I was called upon almost immediately to play and so I arose from the throne-like seat and made my way to the solo spotlight. Wetting my lips, I lifted the shofar to my mouth and prepared to blow the first of 100 blasts that I had to play that day.
“Tekiyah,” the canto said softly. “Pth…pth.” Nothing. “Oh God, I thought; “Maybe this sacred/profane mix just isn’t going to work out.”
“Tekiyah,” the cantor repeated patiently. I wet my lips again, as the unsettled buzz of the congregation grew louder. “De-a-ah!” A beautiful sound emerged from the horn.
“Teruah,” he called. “Da-a, Da-a, Da-a!” Now the crowd was starting to fall in line. He continued to feed me calls and I responded more and more confidently. The congregation, used to the more asthmatic (if more sanctified) sounds of an aging sexton, listened raptly to the full-throated roars this instrument can produce.
Each time that I strode out that morning to blow, I had to re-convince a nervous congregation but, as time passed, they were more and more on my side.
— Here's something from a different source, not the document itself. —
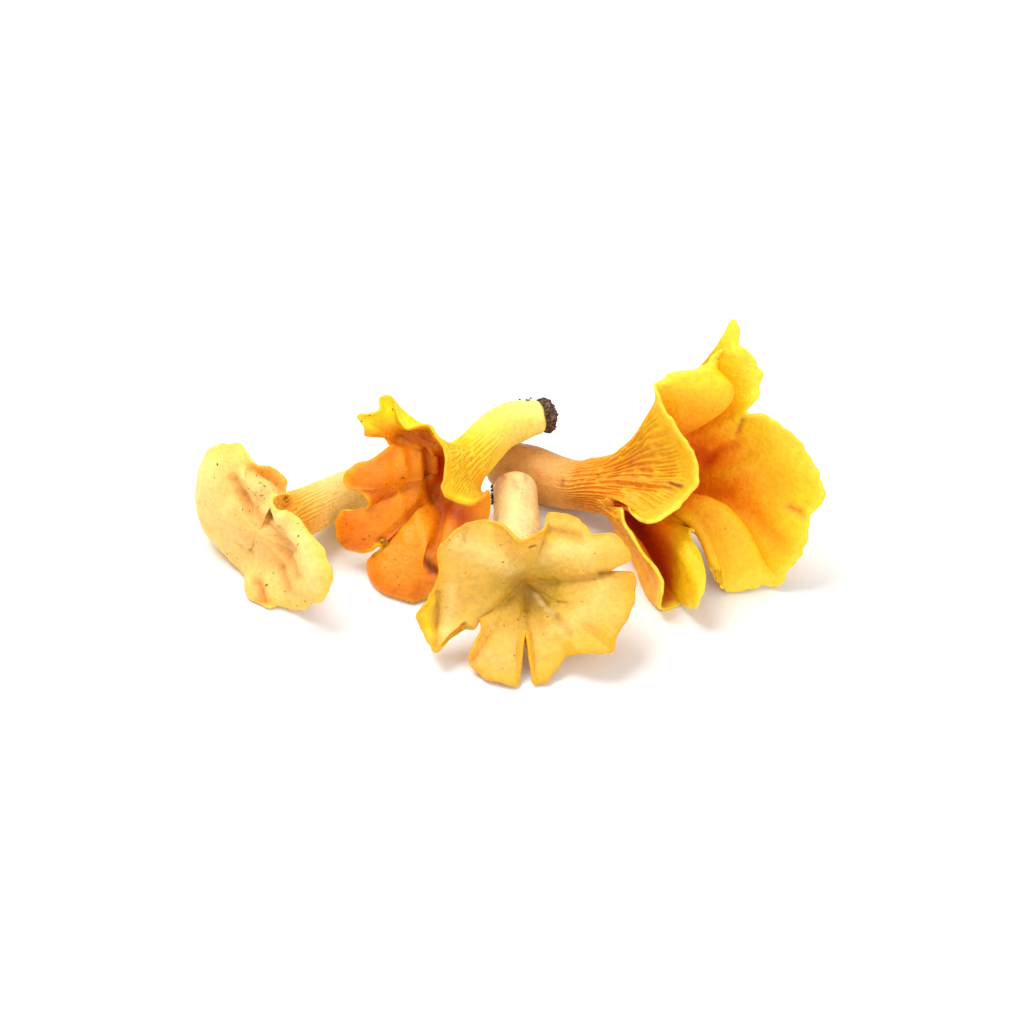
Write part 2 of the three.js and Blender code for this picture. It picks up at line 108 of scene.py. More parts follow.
# Points are in millimetres as the heap looks from its front: across, up the view, and height above the table.
# A stem's points also have a radius. A rib's have how much it bulges along the neck and how much it arches.
# bulge is how far the stem's end stands out, in radii. fill is the share of each rib where the throat closes
# over the stem, and lift is how far the middle of the throat is raised, in millimetres. dome is added to each
# rib's bulge. flare is how far ribs follow the neck before they turn out. calm is how often the margin that
# guides them is smoothed. gill_height and lumps are in millimetres.
MUSHROOMS = {
    "large_chanterelle": {
        "bulge": 0.55, "fill": 0.14, "lift": -5, "dome": 0, "flare": 0.3, "calm": 1,
        "gills": 50, "gill_height": 0.6, "seed": 11, "lumps": 0.7,
        "stem": [[-3, 29.5, 8.5, 7.5], [5.4, 26.5, 8, 8.2], [14.4, 23.3, 7.8, 8], [21.3, 22.1, 10, 7.4],
                 [26.5, 22.3, 13, 8]],
        "ribs": [
            # the near wall and the tongue that hangs from it
            [42, 51.3, 62, 0.15], [42.9, 47.1, 60], [45, 42.9, 57], [48.9, 38.1, 53], [52.5, 32.4, 48],
            [54, 26.7, 43], [53.4, 21.9, 39], [50.4, 18.6, 35], [47.4, 15.3, 32], [43.2, 11.1, 29],
            [39.3, 9.9, 27], [35.4, 12.9, 27], [34.5, 16, 25], [33.9, 15.6, 22],
            # the lower left fold and the round lobe beside it
            [34.5, 10, 21], [37.5, 4.2, 19], [42, -0.9, 16], [45.3, -7.2, 12],
            [43.8, -14.4, 4, -0.05, -0.2], [47.4, -14.4, 0.5, -0.1, -0.4], [51.3, -12.9, 2, -0.05, -0.35],
            [54.3, -14.1, 7, 0.2, 0.1], [55.8, -11.4, 11, 0.15, 0.15], [56.2, -5.1, 15, 0.1, 0.15],
            [54.6, 2.1, 18, 0.05, 0.1], [53.4, 8.1, 19],
            # the lobe that arches over in front
            [58.8, 4.2, 13, 0, 0.2], [62, -0.9, 9, 0, 0.45], [61.8, -7.8, 4, 0, 0.65],
            [63.6, -9.6, 0.5, 0, 0.8], [69.6, -9.9, 0.5, 0, 0.85], [76.2, -8.7, 0.5, 0, 0.75],
            # the wide far wall
            [81, -6, 4], [84.3, -0.6, 10], [87.9, 5.4, 17], [88.2, 12.3, 23], [92.4, 20.1, 31],
            [87.9, 30.3, 39], [84.9, 35.4, 43], [79.5, 40.5, 48], [74.4, 43.2, 50], [69.6, 43.5, 50],
            # the tall twisted lobe
            [72.3, 47.1, 54], [73.8, 53.1, 59], [71.4, 59.4, 64], [67.8, 62.7, 66], [67.5, 67.5, 70],
            [65.1, 70.8, 72], [63.6, 68.7, 70], [62.1, 63.3, 65], [58.8, 58.5, 60, 0.4],
            # the smooth lobe behind the near wall
            [54.9, 55.5, 59, 0.95], [48.9, 54.9, 60, 0.9], [44.4, 53.1, 62, 0.6],
        ],
    },
    "ruffled_chanterelle": {
        "bulge": 0.55, "fill": 0.14, "lift": -4, "dome": 0, "flare": 0.25, "calm": 5,
        "gills": 52, "gill_height": 0.45, "seed": 12, "lumps": 2.2,
        "stem": [[7.5, 43.2, 24, 5.3], [1, 41.7, 24, 6.6], [-4.5, 38.7, 24.5, 6.7], [-9, 34, 25, 6.5],
                 [-13.5, 29.5, 25, 6.8]],
        "ribs": [
            # the frilled top and the forked horn
            [-22.5, 36, 41], [-26.1, 37.5, 42], [-30.9, 38.4, 42], [-33.6, 43.5, 44], [-35.1, 48, 46],
            [-37.5, 48.9, 46], [-39.9, 47.7, 45], [-39.9, 44.4, 44], [-45.3, 44.1, 43], [-46.2, 41.7, 41],
            [-45, 39.3, 40], [-39.9, 37.5, 37], [-35.4, 34.8, 34],
            # the lobes down the left
            [-38.4, 32.1, 32, 0.1], [-42.6, 29.1, 30, 0.2], [-46.2, 27.9, 29, 0.3], [-48.6, 26.1, 27, 0.3],
            [-49.2, 22.8, 24, 0.2], [-47.7, 19.8, 22, 0.1], [-43.8, 17.1, 21], [-48.9, 15, 17, 0.2],
            [-51.6, 11.1, 13, 0.35], [-51.6, 6.6, 9.5, 0.35], [-49.5, 3.3, 7, 0.3], [-45, 2.1, 7, 0.2],
            [-41.4, 2.7, 9, 0.1], [-38.7, 4.2, 11],
            # the bottom lobe
            [-43.2, -0.3, 5, 0.2], [-43.5, -3.9, 2.5, 0.3], [-41.7, -7.2, 1, 0.35],
            [-38.1, -10.2, 0.5, 0.35], [-33.9, -11.7, 0.5, 0.35], [-30, -12.9, 0.5, 0.3],
            [-26.4, -11.7, 1, 0.3], [-22.8, -8.1, 5, 0.3], [-20.4, -3.9, 9, 0.3], [-19.2, 1.2, 12, 0.2],
            # the fold under the near wall
            [-18, 5.7, 14], [-12.6, 7.2, 14], [-8.4, 10.2, 15], [-7.2, 16.2, 18], [-8.1, 20.7, 22],
            # the near wall
            [-9.6, 17.7, 25], [-12, 15.6, 26], [-15, 16.2, 27], [-17.4, 17.4, 28], [-19.8, 18.9, 30],
            [-21, 21.6, 32], [-20.4, 24.6, 34], [-19.8, 29.1, 37], [-20.4, 33, 39],
        ],
    },
    "front_chanterelle": {
        "bulge": 0.8, "fill": 0.32, "lift": -2, "dome": 0, "flare": 0.2, "calm": 3,
        "gills": 38, "gill_height": 0.7, "seed": 13, "lumps": 1.2,
        "stem": [[0.9, 20.3, 12, 6.9], [1.5, 10, 10, 7], [2.5, 1, 11, 6.8], [4, -6, 15, 7]],
        "ribs": [
            # the upper left lobe
            [-2.1, 9.6, 35], [-7.5, 11.4, 34], [-12.3, 10.8, 35], [-18, 7.8, 34], [-21.3, 3.3, 30],
            [-21.6, -3.9, 24],
            # the lobe that stands back at the left, and the folded tip
            [-24, -10.5, 17], [-27.9, -15.6, 11], [-25.2, -21.3, 6], [-22.2, -26.7, 6.5], [-19.8, -25.5, 8],
            [-16.2, -20.1, 10], [-11.9, -12.6, 11],
            # the bottom lobes with the slit between
            [-9.6, -19.5, 10], [-12, -26.7, 6.5], [-12.6, -30, 3], [-8.7, -33.6, 1], [-3.9, -36, 0.5],
            [2.4, -36.3, 0.5], [3.9, -21.3, 11], [5.7, -35.4, 1], [9.9, -35.4, 1], [12.3, -33, 2.5],
            [15.9, -27.9, 6],
            # the right lobes with the notch between
            [21, -26.7, 10], [28.8, -27, 9], [30.3, -22.8, 12], [33, -17.7, 15], [35.7, -10.5, 19],
            [35.4, -3.9, 23], [27.3, -3, 23], [33.9, -0.3, 27], [33.6, 3.9, 30], [29.1, 7.8, 31],
            [23.4, 7.5, 30],
            # the small lobe behind the top
            [19.8, 11.4, 30], [14.4, 13.2, 31], [9.9, 12.9, 31], [8.7, 8.7, 31], [3, 5.7, 33],
        ],
    },
    "left_chanterelle": {
        "bulge": 0.55, "fill": 0.52, "lift": 2, "dome": 0.3, "flare": 0.3, "calm": 3,
        "gills": 40, "gill_height": 0.6, "seed": 14, "lumps": 0.7,
        "stem": [[-31, 25, 6.3, 6.5], [-42, 22.5, 6.9, 7], [-53, 18.5, 9.5, 7.2], [-62, 14.5, 13, 7],
                 [-68, 11.5, 15, 7]],
        "ribs": [
            # the far side, then round by the left
            [-81.6, 33.9, 34.4, 0.15], [-85.8, 33.9, 31.2, 0.25], [-90.3, 32.4, 26.5, 0.35],
            [-92.7, 28.8, 21.3, 0.4], [-94.5, 22.2, 13.7, 0.4], [-93.9, 15.6, 8, 0.4],
            [-91.8, 10.5, 4.8, 0.4], [-88.2, 5.7, 3, 0.35], [-84, 0.3, 1.1, 0.25],
            # the bottom, where the rim rests on the table
            [-80.7, -2.7, 0.8], [-78.6, -5.4, 0.5], [-78, -9.3, 0.5], [-75.6, -12.9, 0.5],
            [-72.6, -14.1, 0.5], [-69.6, -13.5, 0.5], [-65.1, -14.4, 1.5], [-61.8, -14.1, 4.3],
            [-59.7, -12.3, 7.6],
            # the near edge up the right
            [-55.5, -10.8, 12.2], [-53.1, -5.7, 18.8], [-54.3, -0.6, 22.6], [-56.1, 3.9, 25.5],
            [-59.7, 7.2, 25.9], [-62.7, 11.4, 27.6], [-66.3, 14.4, 27.7], [-69, 18, 29],
            # the lobe behind
            [-67.5, 20.7, 24], [-68.7, 24.3, 26], [-72.3, 27.3, 30], [-76.2, 27.9, 33], [-78.9, 31.5, 34.5],
        ],
    },
}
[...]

Eventually, the entire congregation seemed to inhale simultaneously with me and would not release its collective breath until I completed the series of sounds I was making.
The Rosh Hashanah service is closed with a series of blasts that culminate in a tekiyah-gedolah, or “big tekiyah.” This is supposed to be as long a blast as you can manage, with a rising pitch tagged on to the end for good measure. If this note cracks or splinters, all the good work of the day becomes meaningless; as if you had circumnavigated the globe, only for cannibals to catch up with you at your final port of call.
Finally, all the hymns had been sung. The rabbi duly noted who’d paid for the beautiful flowers and who’d bought the knishes for the Oneg Shabbat. The stage was mine alone. I finished the preliminary calls in the last series and the chazzan at last called out: “Tekiyah gedolah.”
I reached down deeply into my adolescent diaphragm and filled that horn with all my breath. “De-aaaah…” A long note emerged, a call to grace and forgiveness. Then, the final push, from deep within: “Ahhhh — Ahhhh!” I lowered the horn slowly, as we all listened to the sound gradually fade away in that reverberant room. Then, at precisely the same moment, everyone released a breath in a massive sigh of satisfaction. I had tapped into an energy that, in some way, had purified everyone in that gathering and I distinctly felt the embrace of every member of the congregation enfolding me. I shook hands with the rabbi and chazzan and smiled.
When we spoke later, they offered to pay me for my work and I said that, if possible, I would like to keep the shofar.
Today it sits peacefully in my music room. It is bone-hard, gently curved and fluted at one edge; hollow, but heavy with the weight of centuries. It resonates still with the power of sound that can unlock the silence within us.
Stephen Provizer is a writer, musician and actor, living in Gloucester, MA.